The Amarillo News Tapes, 1980, Doug Hall, Chip Lord, and Jody Procter
As the viewer pulls him or herself away from the lull of Anderson Cooper's sudden barrage of feelings, the tarp of Gregory Green's piece, "WCBS Radio Caroline, The Voice of the New Free State of Caroline (Detroit)" (2007) sits set up and waiting, as if its lax, renegade D.J. has just stepped out for a cigarette and left the tape rolling. Green's piece is reminiscent of a time before Clear Channel overwrought the airwaves and broke them with its ownership, a time when disc jockeys' personas and subsequent musical inclinations were as particular to themselves and their locales as the taste of its water. The overarching feel of human-ness is pervasive as WCBS' conjures an essence of a presence, of a body having just been there, with the doodles and brainstorming of upcoming playlists on lined yellow notepads, with its scattering of empty beer bottles and DIY music demos. The fact that the mock radio station actually transmits a signal morphs the gallery into an alternate, renegade dimension. The role of gallery goers shifts from spectating audience into fist-pumping anarchist and general dissident. It is a nostalgic, interactive piece , apropos for the front of the space.
Adjacent to Green's piece sits the transmitting boob tube of TVTV: Top Value Television's "Four More Years" (1972). This video collective's work was politically radical for its time, yet their savvy feels relevant today. "Four More Years" is fraught with satire and humor that is not only ideological but visual. Cameraman acts as political cartoonist, drawing revealing caricatures of those put in the spotlight during a political campaign. TVTV's questioning of and resultant comic commentary on the validity of the election process, while very common now, knocked a kink into the political chain and national ideology of 'America for its own sake'. Interspersed with the footage of inane political events, there are the stoic painted faces and musical marches of protesters. Their apparent youth is startling, their images as foil to the political coverage a pungent tactic in portraying the sullied promises of a faulted political party.
Chris Burden's "TV Hijack, February 9, 1972" is a violent but effective reaction to what must have been an incredibly oppressive media. His work is a poetic and simple slashing (no reference to Phylis Lutjean's vulnerable throat here) of what Burden considered to be a heinous lack of critical thought by the general public. Not only was he creating a new venue in which to express his ideas, these ideas most likely reached a far greater number of people than if he had exhibited in a gallery, and is perhaps impossible now in the digital age of broadcasting. Burden's method emanates both a courageous integrity and somewhat of a desperation in its delivery; Burden either believed the television broadcast to be the only way to reach the American public, or was so enraged by its vapidity, he decided to take it over and fill it with content.

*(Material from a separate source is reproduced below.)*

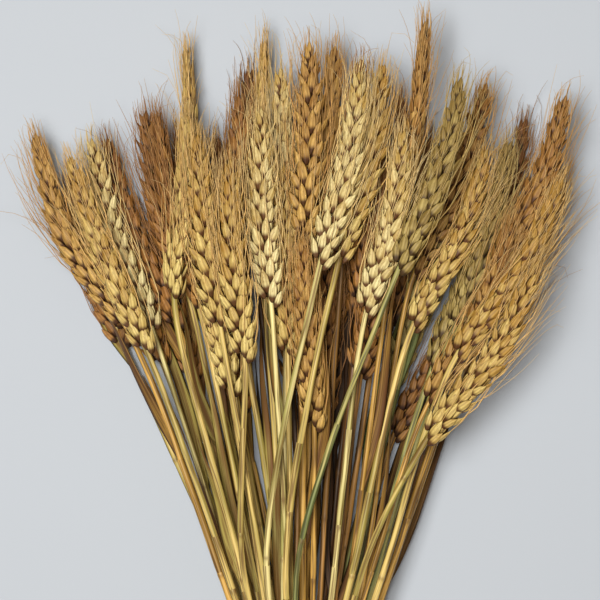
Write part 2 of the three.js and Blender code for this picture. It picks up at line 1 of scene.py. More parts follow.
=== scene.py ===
"""Looks of the bundle of dried wheat.

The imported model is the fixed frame. Each of its stalks gets a finer piece on the
same centre line: a ribbed straw with its joints and sheath, an ear of overlapping
husks and thin awns. The band around the stems gets a wound and knotted twine.
Lengths are in millimetres until a mesh is made, and Y = 0 is where the twine
crosses the stems.
"""

import logging
import math
from collections.abc import Mapping, Sequence
from dataclasses import dataclass, field
from enum import Enum, IntEnum

import bpy
import numpy as np
from bpy.types import Material, Mesh, Node, NodeSocket, NodeTree, Object
from mathutils import Matrix, Vector

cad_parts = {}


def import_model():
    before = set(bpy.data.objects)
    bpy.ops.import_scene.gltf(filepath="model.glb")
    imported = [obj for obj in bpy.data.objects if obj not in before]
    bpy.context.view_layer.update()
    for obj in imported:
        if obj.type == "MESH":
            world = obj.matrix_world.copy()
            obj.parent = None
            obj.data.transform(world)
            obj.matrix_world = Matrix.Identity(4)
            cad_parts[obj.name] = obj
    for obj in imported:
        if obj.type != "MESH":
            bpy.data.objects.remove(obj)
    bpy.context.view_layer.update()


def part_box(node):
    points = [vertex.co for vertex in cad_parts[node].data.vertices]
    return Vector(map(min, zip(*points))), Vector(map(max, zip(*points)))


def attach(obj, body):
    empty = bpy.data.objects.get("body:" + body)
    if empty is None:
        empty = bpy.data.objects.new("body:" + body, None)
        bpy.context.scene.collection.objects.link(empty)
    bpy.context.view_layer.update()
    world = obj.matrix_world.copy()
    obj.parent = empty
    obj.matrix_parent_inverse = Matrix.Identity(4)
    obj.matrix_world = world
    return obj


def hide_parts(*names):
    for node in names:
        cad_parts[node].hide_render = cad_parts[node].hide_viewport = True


LOG = logging.getLogger("wheat")
MM = 0.001
# Inputs of a Map Range node: the ends of the range it reads and of the one it gives
LIMITS = (1, 2, 3, 4)
# Inputs of a Mix node that take its two colours
UNDER, OVER = 6, 7
# Inputs of a Compare node that take its two whole numbers
FOUND, WANTED = 2, 3


class Tone(Enum):
    """How far a stalk has ripened and dried, by the material slot it takes. The dark tone's straws,
    low in the bundle, are also darkened with painted shade.
    """

    PALE = "straw_pale"
    STRAW = "straw_straw"
    GOLDEN = "straw_golden"
    BROWN = "straw_brown"
    DARK = "straw_dark"
    OLIVE = "straw_olive"


PALE, STRAW, GOLDEN, BROWN, DARK, OLIVE = Tone


class Part(IntEnum):
    """What a point of a piece's skeleton carries."""

    STEM = 0
    AWN = 1
    GLUME = 2
    LEMMA = 3
    MOUTH = 4
    BLADE = 5


# Small helpers


def linear(hex_colour: str) -> tuple[float, float, float, float]:
    """Turn an sRGB hex value into a linear colour.

    Args:
        hex_colour: Six digits after a hash sign.

    Returns:
        Red, green, blue and alpha.
    """
    channels = (int(hex_colour[place : place + 2], 16) / 255 for place in (1, 3, 5))
    red, green, blue = (
        value / 12.92 if value <= 0.04045 else ((value + 0.055) / 1.055) ** 2.4
        for value in channels
    )
    return red, green, blue, 1.0


def add_node(
    tree: NodeTree,
    kind: str,
    inputs: Mapping[object, object] | None = None,
    **settings: object,
) -> Node:
    """Add a node to a tree with its settings and its links.

    Args:
        tree: Tree that gets the node.
        kind: Type of the node.
        inputs: By input name or place, a value, a socket to link from, or a node
            whose main output is linked. A tuple of places takes as many values.
        settings: Properties of the node.

    Returns:
        The new node.
    """
    node = tree.nodes.new(kind)
    for name, value in settings.items():
        setattr(node, name, value)
    for key, value in (inputs or {}).items():
        if isinstance(value, Node):
            value = next(socket for socket in value.outputs if socket.enabled)
        if isinstance(value, NodeSocket):
            tree.links.new(value, node.inputs[key])
            continue
        pairs = zip(key, value) if isinstance(key, tuple) else [(key, value)]
        for place, single in pairs:
            node.inputs[place].default_value = single
    return node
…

Christian Jankowski's piece, "Telemistica" (1999) conducts his query of media in Venice, using himself as guinea pig as he phones various television psychics to inquire about how his work will be received. In this inquiry, he questions what we place our faith in: God?, Art?, Love? Televised Psychics? Broadcasted Material as Truth? "Telemistica" infers an oxymoron, or perhaps an occurrence novel of the times, resulting in the new phenomena of the televised mystic. "Telemistica" creates somewhat of an eerie visual harmonic to the chorus of the rest of the voices in this first room.

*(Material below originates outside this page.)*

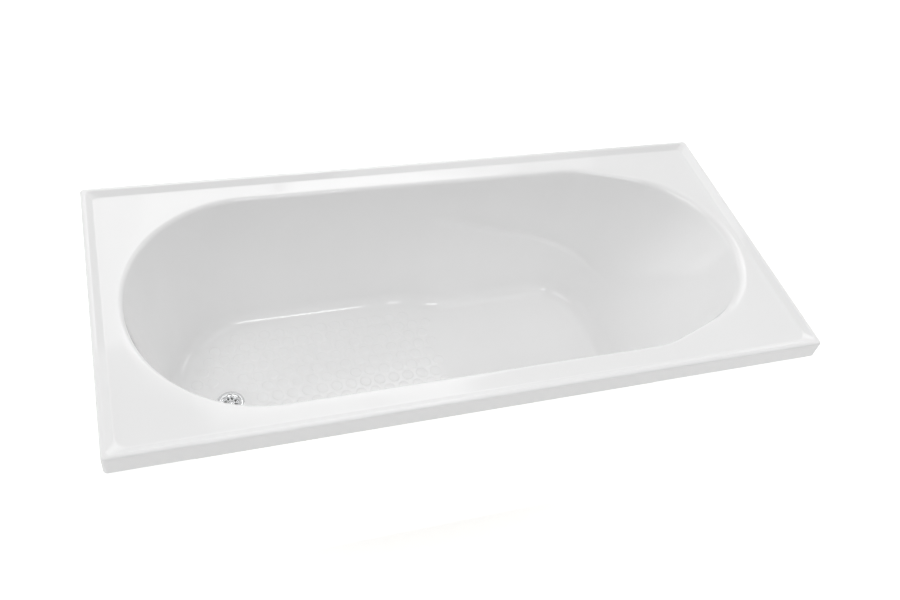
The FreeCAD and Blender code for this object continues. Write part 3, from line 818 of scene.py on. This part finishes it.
def rubber_material():
    m, nt, b = material("seal_rubber")
    v = coords(nt)
    n1 = node(nt, "ShaderNodeTexNoise", Scale=300.0, Detail=3.0, Roughness=0.6)
    nt.links.new(v, n1.inputs["Vector"])
    col = ramp(nt, n1.outputs["Fac"], [(0.35, (0.035, 0.035, 0.037)), (0.65, (0.06, 0.06, 0.062))])
    nt.links.new(col, b.inputs["Base Color"])
    b.inputs["Roughness"].default_value = 0.62
    bump = node(nt, "ShaderNodeBump", Strength=0.2, Distance=0.0002)
    nt.links.new(n1.outputs["Fac"], bump.inputs["Height"])
    nt.links.new(bump.outputs["Normal"], b.inputs["Normal"])
    return m


def plastic_material(name, colour, rough_low, rough_high):
    m, nt, b = material(name)
    v = coords(nt)
    n1 = node(nt, "ShaderNodeTexNoise", Scale=420.0, Detail=3.0, Roughness=0.6)
    n2 = node(nt, "ShaderNodeTexNoise", Scale=18.0, Detail=3.0, Roughness=0.5)
    for n in (n1, n2):
        nt.links.new(v, n.inputs["Vector"])
    c = np.array(colour)
    col = ramp(nt, n2.outputs["Fac"], [(0.35, tuple(c * 0.965)), (0.65, tuple(c))])
    nt.links.new(col, b.inputs["Base Color"])
    r = node(nt, "ShaderNodeMapRange")
    r.inputs["To Min"].default_value, r.inputs["To Max"].default_value = rough_low, rough_high
    nt.links.new(n1.outputs["Fac"], r.inputs["Value"])
    nt.links.new(r.outputs["Result"], b.inputs["Roughness"])
    bump = node(nt, "ShaderNodeBump", Strength=0.12, Distance=0.0002)
    nt.links.new(n1.outputs["Fac"], bump.inputs["Height"])
    nt.links.new(bump.outputs["Normal"], b.inputs["Normal"])
    return m


def chipboard_material():
    m, nt, b = material("chipboard")
    v = coords(nt)
    chips = node(nt, "ShaderNodeTexVoronoi", Scale=210.0, Randomness=1.0)
    squeeze = coords(nt, scale=(1, 1, 2.2))
    nt.links.new(squeeze, chips.inputs["Vector"])
    fine = node(nt, "ShaderNodeTexNoise", Scale=500.0, Detail=3.0, Roughness=0.7)
    nt.links.new(v, fine.inputs["Vector"])
    sep = nt.nodes.new("ShaderNodeSeparateColor")
    nt.links.new(chips.outputs["Color"], sep.inputs["Color"])
    col = ramp(nt, sep.outputs["Red"], [(0.0, (0.40, 0.28, 0.16)), (0.35, (0.56, 0.42, 0.26)), (0.7, (0.66, 0.52, 0.34)), (1.0, (0.74, 0.62, 0.44))])
    mix = node(nt, "ShaderNodeMix", data_type="RGBA", blend_type="MULTIPLY")
    mix.inputs["Factor"].default_value = 0.35
    nt.links.new(col, mix.inputs["A"])
    nt.links.new(fine.outputs["Color"], mix.inputs["B"])
    nt.links.new(mix.outputs["Result"], b.inputs["Base Color"])
    b.inputs["Roughness"].default_value = 0.78
    bump = node(nt, "ShaderNodeBump", Strength=0.4, Distance=0.0006)
    nt.links.new(sep.outputs["Green"], bump.inputs["Height"])
    nt.links.new(bump.outputs["Normal"], b.inputs["Normal"])
    return m


def timber_material(name, along):
    m, nt, b = material(name)
    sc = (2.0, 34.0, 34.0) if along == "x" else (34.0, 2.0, 34.0)
    v = coords(nt, scale=sc)
    grain = node(nt, "ShaderNodeTexNoise", Scale=2.4, Detail=6.0, Roughness=0.62, Distortion=0.6)
    nt.links.new(v, grain.inputs["Vector"])
    col = ramp(nt, grain.outputs["Fac"], [(0.30, (0.50, 0.34, 0.18)), (0.48, (0.68, 0.50, 0.30)), (0.62, (0.76, 0.60, 0.39)), (0.78, (0.80, 0.66, 0.46))])
    nt.links.new(col, b.inputs["Base Color"])
    b.inputs["Roughness"].default_value = 0.66
    bump = node(nt, "ShaderNodeBump", Strength=0.35, Distance=0.0006)
    nt.links.new(grain.outputs["Fac"], bump.inputs["Height"])
    nt.links.new(bump.outputs["Normal"], b.inputs["Normal"])
    return m


M = {
    "acrylic": acrylic_material(),
    "glassfibre": glassfibre_material(),
    "zinc_steel": zinc_material(),
    "chrome": chrome_material(),
    "seal_rubber": rubber_material(),
    "waste_plastic": plastic_material("waste_polypropylene", (0.74, 0.74, 0.72), 0.30, 0.48),
    "foot_plastic": plastic_material("foot_nylon", (0.70, 0.70, 0.68), 0.34, 0.55),
    "chipboard": chipboard_material(),
}
timber_x, timber_y = timber_material("softwood_long", "x"), timber_material("softwood_cross", "y")


def dress(ob, mat, body=None, replaces=()):
    ob.data.materials.clear()
    ob.data.materials.append(mat)
    if body:
        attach(ob, body)
    if replaces:
        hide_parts(*replaces)


dress(bath, M["acrylic"], "tub", ["bath_shell"])
dress(backing, M["glassfibre"], "tub", ["glassfibre_backing"])
dress(flange, M["chrome"], "tub", ["waste_flange"])
dress(grate_ob, M["chrome"], "tub", ["waste_flange"])
dress(screw, M["chrome"], "tub", ["waste_screw"])
for c, ob in rods.items():
    dress(ob, M["zinc_steel"], "rod_" + c, ["foot_rod_" + c])
slots = {s["node"]: s["material_slot"] for s in frame["record"]["subparts"]}
for name, ob in frame["nodes"].items():
    s = slots[name]
    if s == "timber":
        mat = timber_y if name == "waste_end_batten" else timber_x
    else:
        mat = M[s]
    ob.data.materials.clear()
    ob.data.materials.append(mat)

# ------------------------------------------------------------------ camera, floor, light
RISE = 0.540
scene = bpy.context.scene
cam_data = bpy.data.cameras.new("camera")
cam = bpy.data.objects.new("camera", cam_data)
scene.collection.objects.link(cam)
scene.camera = cam
cam_data.sensor_width = 36.0
cam_data.lens = 37.546
cam_data.clip_start, cam_data.clip_end = 0.05, 60
right = Vector((0.94505, -0.28828, 0.15417)).normalized()
up = Vector((0.12044, 0.74544, 0.65560))
up = (up - right * up.dot(right)).normalized()
back = right.cross(up)
cam.matrix_world = Matrix((
    (right.x, up.x, back.x, -0.70298),
    (right.y, up.y, back.y, -1.40526),
    (right.z, up.z, back.z, 1.60637 + RISE),
    (0, 0, 0, 1),
))


def plane(name, x0, y0, x1, y1, z):
    me = bpy.data.meshes.new(name)
    me.from_pydata([(x0, y0, z), (x1, y0, z), (x1, y1, z), (x0, y1, z)], [], [(0, 1, 2, 3)])
    ob = bpy.data.objects.new(name, me)
    scene.collection.objects.link(ob)
    return ob


def stage_material(name):
    m, nt, b = material(name)
    b.inputs["Base Color"].default_value = (0.90, 0.90, 0.90, 1)
    b.inputs["Roughness"].default_value = 0.9
    b.inputs["Specular IOR Level"].default_value = 0.1
    b.inputs["Emission Color"].default_value = (1, 1, 1, 1)
    b.inputs["Emission Strength"].default_value = 0.25
    if name == "stage_white":       # the floor looks white, but throws less light up at the skirt
        path, r = node(nt, "ShaderNodeLightPath"), node(nt, "ShaderNodeMapRange")
        r.inputs["To Min"].default_value, r.inputs["To Max"].default_value = 0.16, 0.45
        nt.links.new(path.outputs["Is Camera Ray"], r.inputs["Value"])
        nt.links.new(r.outputs["Result"], b.inputs["Emission Strength"])
    return m


ground = plane("stage_floor", -14, -14, 14, 14, 0.0)
ground.data.materials.append(stage_material("stage_white"))
card = plane("stage_card", -0.86, -0.62, 0.84, -0.377, 0.4915)
EYE = (-0.70298, -1.40526, 1.60637 + RISE)      # the card hangs between this point and the legs
for v, (x, y) in zip(card.data.vertices, ((-0.80, -0.62), (0.34, -0.62), (0.80, -0.38), (-0.824, -0.38))):
    v.co = [e + 0.3 * (c - e) for e, c in zip(EYE, (x, y, 0.492))]
card.data.materials.append(stage_material("stage_card_white"))

world = bpy.data.worlds.new("studio")
scene.world = world
world.use_nodes = True
wt = world.node_tree
wt.nodes.clear()
wo = wt.nodes.new("ShaderNodeOutputWorld")
bg = wt.nodes.new("ShaderNodeBackground")
bg.inputs["Color"].default_value = (1.0, 1.0, 1.0, 1)
bg.inputs["Strength"].default_value = 0.352
sky = wt.nodes.new("ShaderNodeBackground")      # what stands behind the tub in the picture
sky.inputs["Color"].default_value = (1.0, 1.0, 1.0, 1)
sky.inputs["Strength"].default_value = 1.0
seen = wt.nodes.new("ShaderNodeLightPath")
pick = wt.nodes.new("ShaderNodeMixShader")
wt.links.new(seen.outputs["Is Camera Ray"], pick.inputs["Fac"])
wt.links.new(bg.outputs["Background"], pick.inputs[1])
wt.links.new(sky.outputs["Background"], pick.inputs[2])
wt.links.new(pick.outputs["Shader"], wo.inputs["Surface"])


def softbox(name, corners4, strength, colour=(1, 1, 1)):
    """A rectangular area light given by its centre, its two half axes and a point it faces."""
    centre, u, v, face = (Vector(p) for p in corners4)
    data = bpy.data.lights.new(name, "AREA")
    data.shape = "RECTANGLE"
    data.size, data.size_y = 2 * u.length, 2 * v.length
    area = data.size * data.size_y
    data.energy = strength * math.pi * area      # radiance 'strength' seen head on
    data.color = colour
    ob = bpy.data.objects.new(name, data)
    scene.collection.objects.link(ob)
    ux, vy = u.normalized(), v.normalized()
    n = ux.cross(vy)
    if n.dot(face - centre) > 0:
        vy = -vy
        n = -n
    ob.matrix_world = Matrix((
        (ux.x, vy.x, n.x, centre.x), (ux.y, vy.y, n.y, centre.y), (ux.z, vy.z, n.z, centre.z), (0, 0, 0, 1),
    ))
    return ob


# Softboxes far off round the tub: bearing from the back (+y) towards the head (+x), height above the floor, radiance.
DISTANCE = 25.0
BOXES = [
    (-10, 30, 40.0, 51.25, 1.50),
    (0, 25, 11.7, 55.0, 0.57),
    (10, 30, 28.75, 55.0, 0.62),
    (-15, 35, 25.0, 40.0, 0.64),
    (-25, -15, 25.0, 55.0, 1.46),
    (0, 70, 51.25, 75.0, 0.60),
    (2, 20, 52.6, 57.2, 0.9),
    (20, 31, 51.25, 55.4, 0.6),
    (60, 90, 25.0, 40.0, 2.40),
    (45, 65, 5.0, 32.5, 1.08),
    (70, 140, 59.0, 75.0, 0.98),
    (-80, -62, 3.0, 42.0, 0.92),
    (-62, -45, 0.0, 43.75, 1.12),
    (-45, -28, 0.0, 40.0, 0.45),
    (-95, -80, 4.0, 32.0, 0.60),
    (-112, -95, 5.0, 25.0, 0.30),
    (-140, -70, 55.0, 75.0, 2.45),
    (150, 160, 32.5, 51.25, 1.60),
    (160, 180, 48.0, 60.0, 7.2),
]
for k, (az0, az1, el0, el1, strength) in enumerate(BOXES):
    parts = max(1, math.ceil((az1 - az0) / 36))
    el = math.radians((el0 + el1) / 2)
    for j in range(parts):
        az = math.radians(az0 + (az1 - az0) * (j + 0.5) / parts)
        out = Vector((math.sin(az) * math.cos(el), math.cos(az) * math.cos(el), math.sin(el)))
        across = Vector((math.cos(az), -math.sin(az), 0.0))
        up_ = Vector((-math.sin(az) * math.sin(el), -math.cos(az) * math.sin(el), math.cos(el)))
        half_w = DISTANCE * math.tan(math.radians((az1 - az0) / parts / 2)) * math.cos(el)
        half_h = DISTANCE * math.tan(math.radians((el1 - el0) / 2))
        lamp = softbox("softbox_%d_%d" % (k + 1, j + 1), (out * DISTANCE + Vector((0, 0, RISE)), across * half_w, up_ * half_h, (0, 0, RISE)), strength)
        lamp.visible_camera = False

scene.view_settings.view_transform = "Standard"
scene.view_settings.look = "None"
scene.view_settings.exposure = 0.0
scene.view_settings.gamma = 1.0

Telemistica, 1999, Christian Jankowski
This is the meaty melange that comprises Broadcast's foyer. These pieces together provide a healthy foreshadowing as to the enormous conceptual range of this exhibit. Continuing into the heart of the gallery, Nam June Paik's painterly piece acts as a bridge, a minimalist visual poem a la Bruce Nauman and Jonathan Lasker, a quiet segue into the rest of the exhibit that simply and eloquently draws attention to the aspect of materiality. Paik advises a retention of perspective when viewing the sneaky film medium; it can draw you in so quickly and unknowingly. Paik's simple piece is the summary of the exhibit itself, and as viewers continue on to the rest of the show, the image of Paik's finger bending
and warping the film plane lingers.
Video Tape Study No. 3, 1967-69, Nam June Paik
One of Broadcast's most startling effects as an exhibition is its granting of historical perspective. Very few galleries here in Portland have access to much older work, and the added element in conciousness this provides is quite powerful. Actively snarky and satirical artists grant the past more of a three dimensional, living quality than the two dimensionality history seems to carry merely as an idea. While the questioning of media bias in this day and age is not a new topic, this exhibition sheds light on its vital importance to the survival of our freedom of thought and expression. As this past month marks the twentieth anniversary of the fall of the Berlin Wall, the memory of a time when media was more than questionable resurfaces. WIth this memory, Broadcast's relevance becomes even more apparent. The subtle mix of renegade humor and urgent warning is a rich reminder of the danger of blind acceptance. Broadcast is not to be missed!